Em relação ao vídeo que uma mulher denunciante diz ter recebido de Jeremias, a defesa confirma autenticidade do conteúdo, mas nega que tenha sido encaminhado a ela.

"O chocante vídeo, que envergonha o senhor Jeremias Barroso, sua família e a igreja que presidia foi filmado num momento de fracasso espiritual, quando teve um relacionamento extraconjugal por meio virtual. A pessoa a quem dirigiu o referido vídeo, inclusive, testemunhará este fato", afirma.

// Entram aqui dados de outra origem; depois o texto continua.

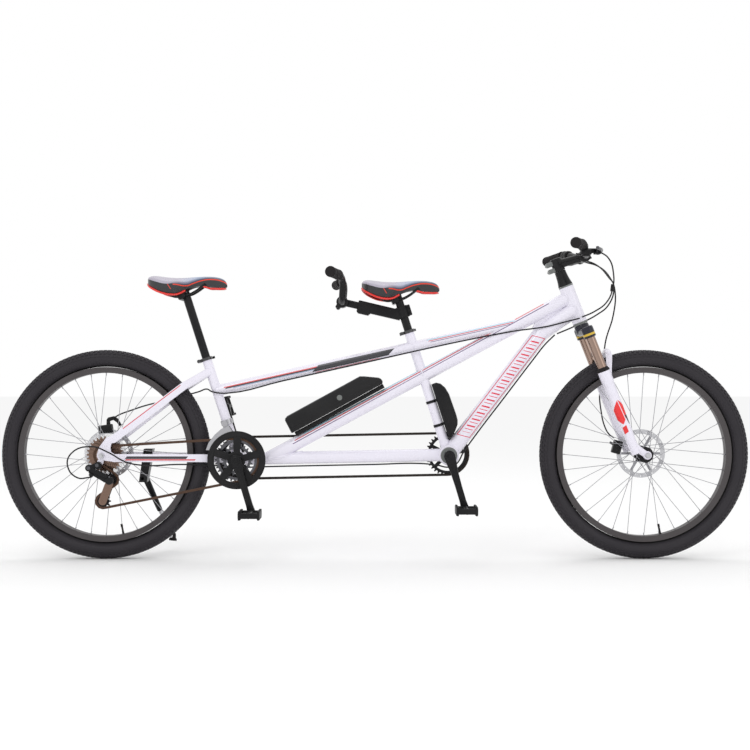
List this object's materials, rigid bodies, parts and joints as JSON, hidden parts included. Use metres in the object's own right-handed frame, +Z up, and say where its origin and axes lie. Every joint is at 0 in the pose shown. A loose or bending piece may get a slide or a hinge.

Por fim, a nota afirma que, por causa das denúncias, Jeremias "afastou-se do Ministério Pastoral e da diretoria da igreja enquanto perdurarem as apurações; submeteu-se a um tratamento de restauração espiritual pela Aliança de Pastores; e abstém de qualquer contato, por qualquer meio com as vítimas e testemunhas do processo".

Advogado da mulheres pede prisão preventiva do pastor

Cícero Bordalo Júnior, que defende o grupo de mulheres, diz esperar que o religioso seja condenado a ao menos 20 anos de reclusão, somadas as condenações por cada um dos abusos cometidos. O advogado alerta que novos casos devem surgir, inclusive envolvendo menor de idade.

"Com relação à menor de 14 anos, o crime é de estupro presumido. Sobre as demais vítimas, seria abuso sexual mediante fraude, que são no mínimo dois anos de reclusão. Como existem pelo menos dez, são 20 anos de reclusão, somando a pena mínima para cada uma das vítimas", diz o advogado.

Para que isso aconteça, porém, é preciso que o Ministério Público formalize a denúncia à Justiça, que a Justiça o torne réu e que ele seja condenado em seu julgamento.

Bordalo Júnior também fez a denúncia diretamente ao MP e pediu a prisão preventiva do religioso à Justiça, mas o pedido ainda não foi julgado. Procurado, o MP disse que não vai se manifestar por que o caso está sob segredo de justiça e diligências ainda serão adotadas.